- **Source material**
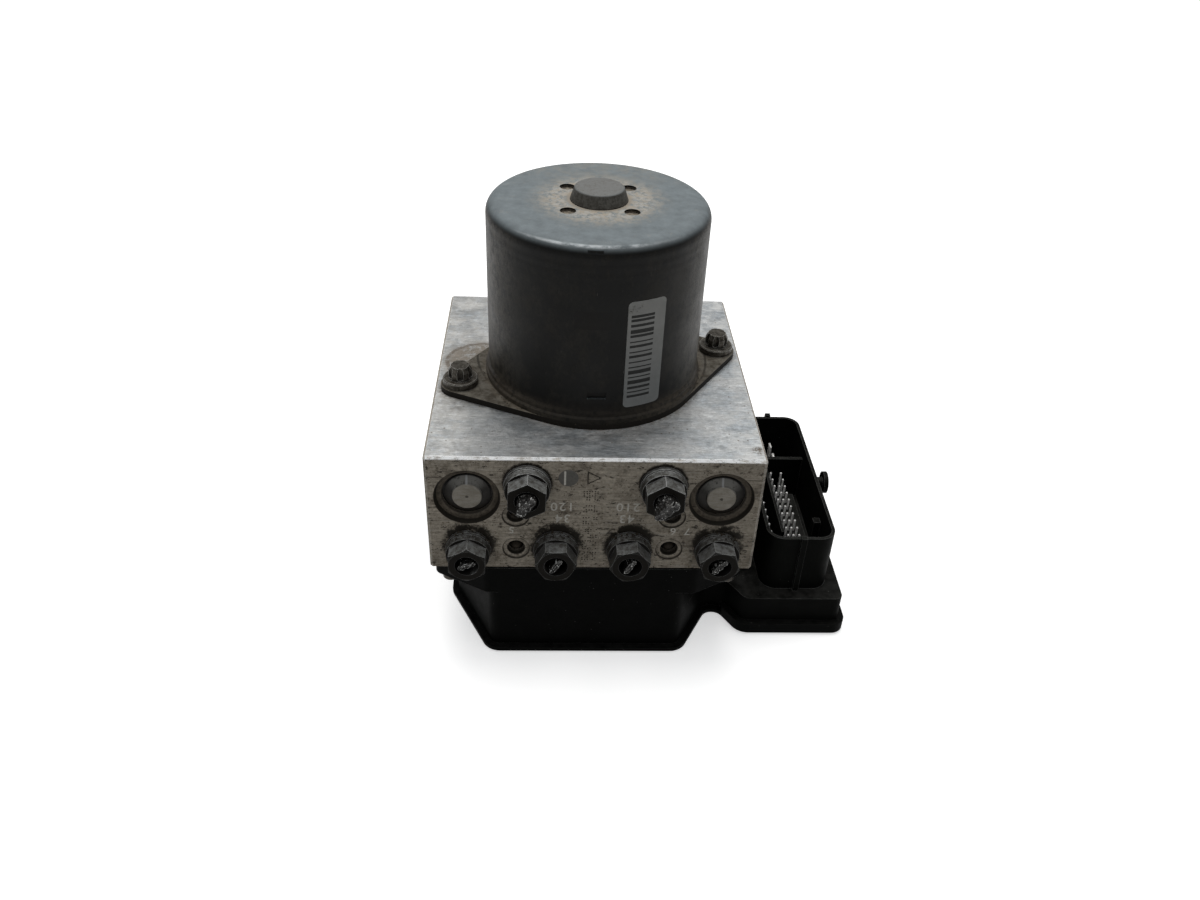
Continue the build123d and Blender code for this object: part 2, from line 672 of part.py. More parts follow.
comm = turned(
    [
        (SHAFT_R, comm_z0),
        (COMM_R, comm_z0),
        (COMM_R, comm_z1 - 1.6),
        (COMM_R + 1.6, comm_z1 - 1.6),
        (COMM_R + 1.6, comm_z1),
        (SHAFT_R, comm_z1),
    ]
)
comm_slit = block(COMM_R - 0.7, COMM_R + 2, -0.25, 0.25, comm_z0, comm_z1)
for k in range(SLOT_COUNT):
    comm -= Rot(0, 0, (k + 0.5) * step) * comm_slit
save("commutator", Pos(0, MOTOR_Y, 0) * comm)

# Brush holder with a box for each brush, brushes and their springs
board_top = BOARD_Z + BOARD_T
card_z0 = PLATE_TOP + CARD_Z
card_z1 = card_z0 + CARD_T
brush_z = comm_z0 + (COMM_L - 1.6) / 2
card = cyl(CARD_R, card_z0, card_z1) - cyl(CARD_HOLE_R, card_z0, card_z1)
card += cyl(CARD_R, PLATE_TOP, card_z0) - cyl(CARD_R - 1.6, PLATE_TOP, card_z0)
brush_x0 = COMM_R + BRUSH_GAP
box_x0 = CARD_HOLE_R + 0.6
box_half = BRUSH_W / 2 + BRUSH_BOX_WALL
brush_half = BRUSH_W / 2
brush_z0 = brush_z - BRUSH_H / 2
brush_z1 = brush_z + BRUSH_H / 2
for turn in (0, 180):
    box_out = block(box_x0, BRUSH_BOX_OUT, -box_half, box_half, card_z1 - 0.2, brush_z1 + 1.0)
    box_in = block(
        box_x0 - 1,
        BRUSH_BOX_OUT - BRUSH_BOX_WALL,
        -brush_half - RUN_FIT,
        brush_half + RUN_FIT,
        brush_z0 - RUN_FIT,
        brush_z1 + RUN_FIT,
    )
    card = card + Rot(0, 0, turn) * box_out
    card = card - Rot(0, 0, turn) * box_in
card = Pos(0, MOTOR_Y, 0) * card
lead_blades = []
for sx in (-1, 1):
    blade = upright(sx * LEAD_X, LEAD_Y, LEAD_W, LEAD_T, board_top, card_z1 + 1.5)
    lead_blades.append(blade)
    card -= blade
save("brush_holder", card)
brush = block(brush_x0 - 1, brush_x0 + BRUSH_L, -brush_half, brush_half, brush_z0, brush_z1)
brush -= cyl(COMM_R + BRUSH_GAP, card_z0, comm_z1 + 2)
save("brushes", Pos(0, MOTOR_Y, 0) * brush, Pos(0, MOTOR_Y, 0) * Rot(0, 0, 180) * brush)
brush_x1 = brush_x0 + BRUSH_L
box_end = BRUSH_BOX_OUT - BRUSH_BOX_WALL
brush_spring = rod_x(BRUSH_SPRING_R, brush_x1, box_end, 0, brush_z)
brush_spring -= rod_x(BRUSH_SPRING_R - BRUSH_SPRING_WIRE, brush_x1, box_end, 0, brush_z)
save("brush_springs", Pos(0, MOTOR_Y, 0) * brush_spring, Pos(0, MOTOR_Y, 0) * Rot(0, 0, 180) * brush_spring)

# Motor lead: two blades in an insulator, from the brush holder to the circuit board
insulator = cyl(LEAD_R, ECU_H - ECU_TOP_T, card_z0, 0, LEAD_Y) - lead_blades
save("lead_insulator", insulator)
save("motor_leads", *lead_blades)

# Pump: bearing ring, pistons, sleeves, return springs and end caps
ring = cyl(RING_R, PUMP_Z - RING_W / 2, PUMP_Z + RING_W / 2, 0, MOTOR_Y + THROW)
ring -= cyl(JOURNAL_R + RUN_FIT, PUMP_Z - RING_W / 2, PUMP_Z + RING_W / 2, 0, MOTOR_Y + THROW)
save("eccentric_ring", ring)
piston_x0 = RING_R + THROW + TDC_GAP
cap_x1 = BLOCK_W / 2 - PUMP_CAP_INSET
cap_x0 = cap_x1 - PUMP_CAP_L
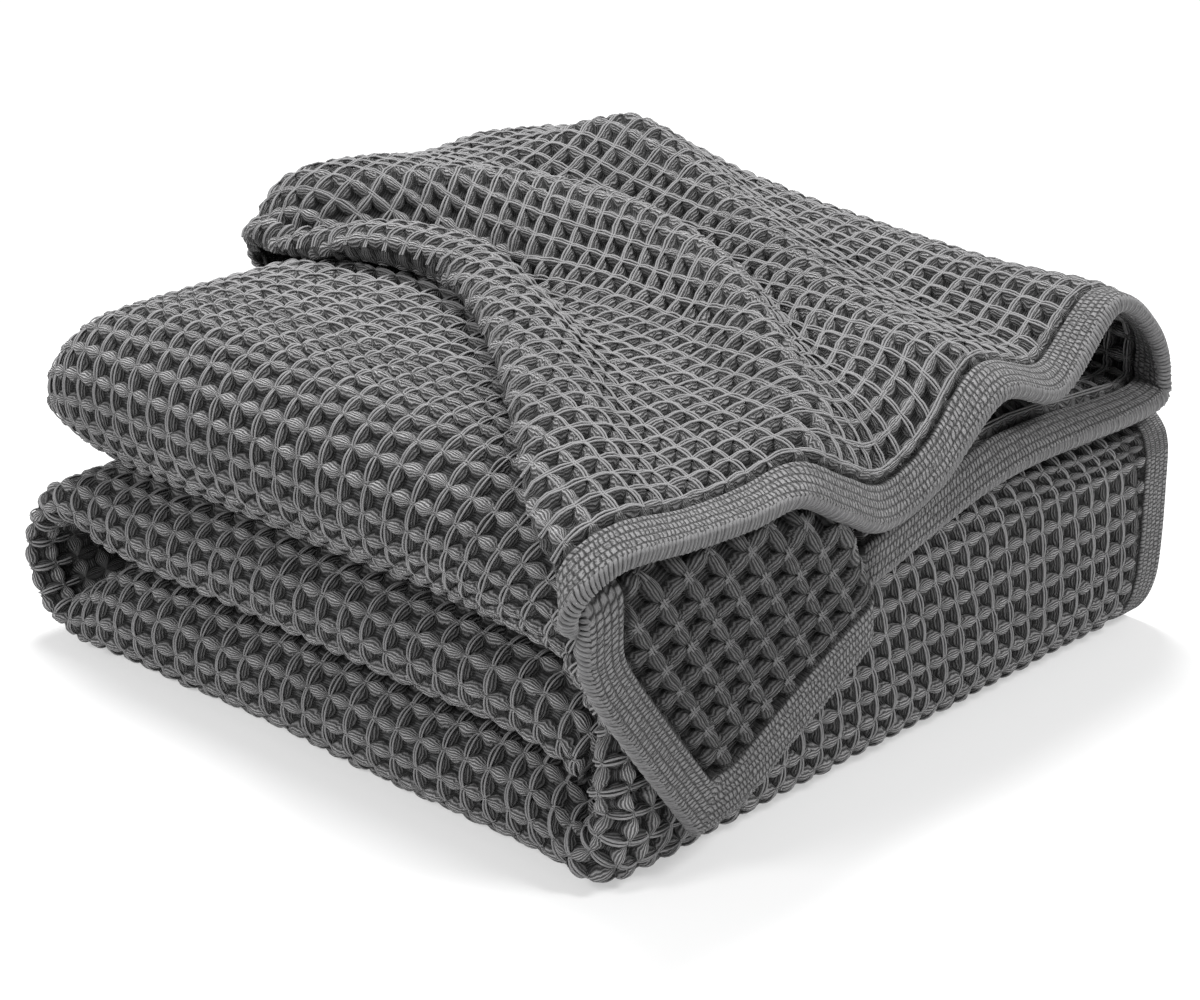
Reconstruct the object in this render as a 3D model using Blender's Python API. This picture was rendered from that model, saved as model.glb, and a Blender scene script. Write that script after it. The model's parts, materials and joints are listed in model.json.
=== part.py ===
"""Waffle weave cotton blanket, folded into a stack with its loose end drawn over the top.

Metres, +Z up, resting on z = 0. The stack's long roll faces -X, the hems of the loose end hang over
the -Y side. Sizes below are in millimetres until MM brings them to metres.
"""
import bpy
import numpy as np

MM = 0.001
RIGHT_X = 168.0          # open side of the stack, where the plies end
PLY_GAP = 0.035          # half the gap between plies, as a share of a band's half height
LEAST_GAP = 0.7          # the least that half gap is, in mm
BED_Z = 81.0             # underside of the top band
SLUMP_FROM = -60.0       # the top band sinks from here towards the open side
SLUMP_OVER = 195.0
RUN_X = (135.0, 75.0, 10.0, -60.0)          # where every ply is cut across, between its ends
PLY_END = 7.0            # a last cut this far from a ply's end
SLUMP_SHARE = 0.57
FLAP_HALF = 2.75         # half the cloth's thickness in the loose end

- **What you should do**
Repeat the material above in full, exactly as it stands.

- **Solved problem**
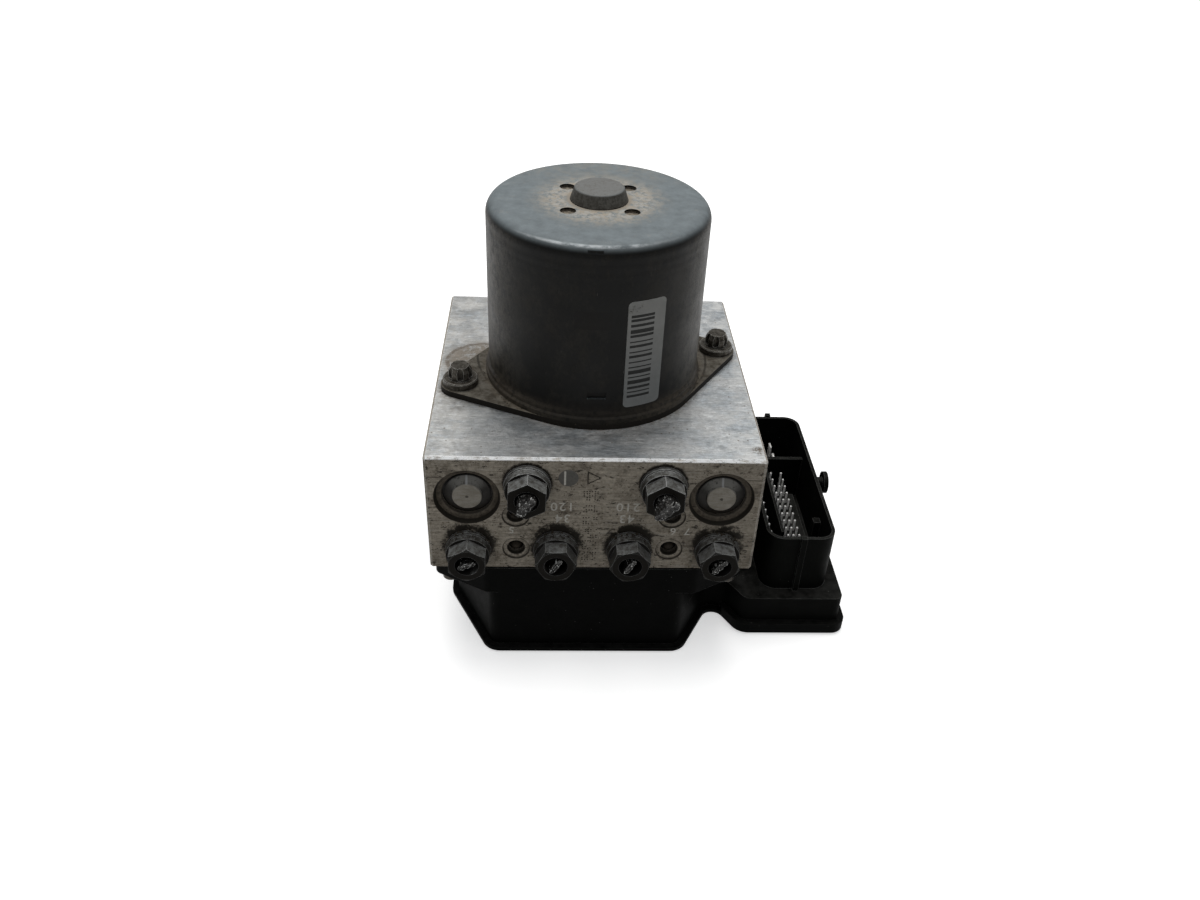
Continue the build123d and Blender code for this object: part 2, from line 672 of part.py. More parts follow.
comm = turned(
    [
        (SHAFT_R, comm_z0),
        (COMM_R, comm_z0),
        (COMM_R, comm_z1 - 1.6),
        (COMM_R + 1.6, comm_z1 - 1.6),
        (COMM_R + 1.6, comm_z1),
        (SHAFT_R, comm_z1),
    ]
)
comm_slit = block(COMM_R - 0.7, COMM_R + 2, -0.25, 0.25, comm_z0, comm_z1)
for k in range(SLOT_COUNT):
    comm -= Rot(0, 0, (k + 0.5) * step) * comm_slit
save("commutator", Pos(0, MOTOR_Y, 0) * comm)

# Brush holder with a box for each brush, brushes and their springs
board_top = BOARD_Z + BOARD_T
card_z0 = PLATE_TOP + CARD_Z
card_z1 = card_z0 + CARD_T
brush_z = comm_z0 + (COMM_L - 1.6) / 2
card = cyl(CARD_R, card_z0, card_z1) - cyl(CARD_HOLE_R, card_z0, card_z1)
card += cyl(CARD_R, PLATE_TOP, card_z0) - cyl(CARD_R - 1.6, PLATE_TOP, card_z0)
brush_x0 = COMM_R + BRUSH_GAP
box_x0 = CARD_HOLE_R + 0.6
box_half = BRUSH_W / 2 + BRUSH_BOX_WALL
brush_half = BRUSH_W / 2
brush_z0 = brush_z - BRUSH_H / 2
brush_z1 = brush_z + BRUSH_H / 2
for turn in (0, 180):
    box_out = block(box_x0, BRUSH_BOX_OUT, -box_half, box_half, card_z1 - 0.2, brush_z1 + 1.0)
    box_in = block(
        box_x0 - 1,
        BRUSH_BOX_OUT - BRUSH_BOX_WALL,
        -brush_half - RUN_FIT,
        brush_half + RUN_FIT,
        brush_z0 - RUN_FIT,
        brush_z1 + RUN_FIT,
    )
    card = card + Rot(0, 0, turn) * box_out
    card = card - Rot(0, 0, turn) * box_in
card = Pos(0, MOTOR_Y, 0) * card
lead_blades = []
for sx in (-1, 1):
    blade = upright(sx * LEAD_X, LEAD_Y, LEAD_W, LEAD_T, board_top, card_z1 + 1.5)
    lead_blades.append(blade)
    card -= blade
save("brush_holder", card)
brush = block(brush_x0 - 1, brush_x0 + BRUSH_L, -brush_half, brush_half, brush_z0, brush_z1)
brush -= cyl(COMM_R + BRUSH_GAP, card_z0, comm_z1 + 2)
save("brushes", Pos(0, MOTOR_Y, 0) * brush, Pos(0, MOTOR_Y, 0) * Rot(0, 0, 180) * brush)
brush_x1 = brush_x0 + BRUSH_L
box_end = BRUSH_BOX_OUT - BRUSH_BOX_WALL
brush_spring = rod_x(BRUSH_SPRING_R, brush_x1, box_end, 0, brush_z)
brush_spring -= rod_x(BRUSH_SPRING_R - BRUSH_SPRING_WIRE, brush_x1, box_end, 0, brush_z)
save("brush_springs", Pos(0, MOTOR_Y, 0) * brush_spring, Pos(0, MOTOR_Y, 0) * Rot(0, 0, 180) * brush_spring)

# Motor lead: two blades in an insulator, from the brush holder to the circuit board
insulator = cyl(LEAD_R, ECU_H - ECU_TOP_T, card_z0, 0, LEAD_Y) - lead_blades
save("lead_insulator", insulator)
save("motor_leads", *lead_blades)

# Pump: bearing ring, pistons, sleeves, return springs and end caps
ring = cyl(RING_R, PUMP_Z - RING_W / 2, PUMP_Z + RING_W / 2, 0, MOTOR_Y + THROW)
ring -= cyl(JOURNAL_R + RUN_FIT, PUMP_Z - RING_W / 2, PUMP_Z + RING_W / 2, 0, MOTOR_Y + THROW)
save("eccentric_ring", ring)
piston_x0 = RING_R + THROW + TDC_GAP
cap_x1 = BLOCK_W / 2 - PUMP_CAP_INSET
cap_x0 = cap_x1 - PUMP_CAP_L
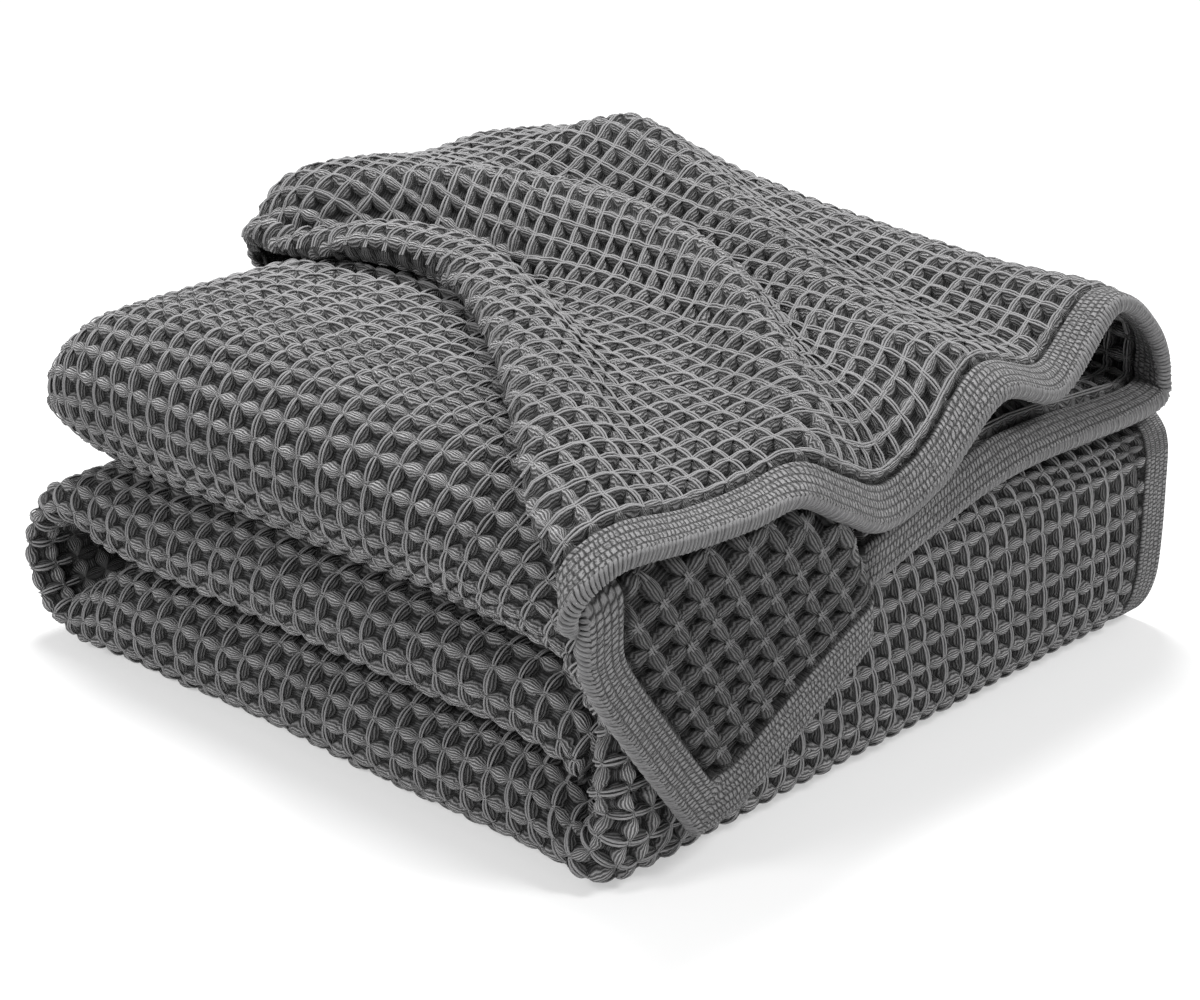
Reconstruct the object in this render as a 3D model using Blender's Python API. This picture was rendered from that model, saved as model.glb, and a Blender scene script. Write that script after it. The model's parts, materials and joints are listed in model.json.
=== part.py ===
"""Waffle weave cotton blanket, folded into a stack with its loose end drawn over the top.

Metres, +Z up, resting on z = 0. The stack's long roll faces -X, the hems of the loose end hang over
the -Y side. Sizes below are in millimetres until MM brings them to metres.
"""
import bpy
import numpy as np

MM = 0.001
RIGHT_X = 168.0          # open side of the stack, where the plies end
PLY_GAP = 0.035          # half the gap between plies, as a share of a band's half height
LEAST_GAP = 0.7          # the least that half gap is, in mm
BED_Z = 81.0             # underside of the top band
SLUMP_FROM = -60.0       # the top band sinks from here towards the open side
SLUMP_OVER = 195.0
RUN_X = (135.0, 75.0, 10.0, -60.0)          # where every ply is cut across, between its ends
PLY_END = 7.0            # a last cut this far from a ply's end
SLUMP_SHARE = 0.57
FLAP_HALF = 2.75         # half the cloth's thickness in the loose end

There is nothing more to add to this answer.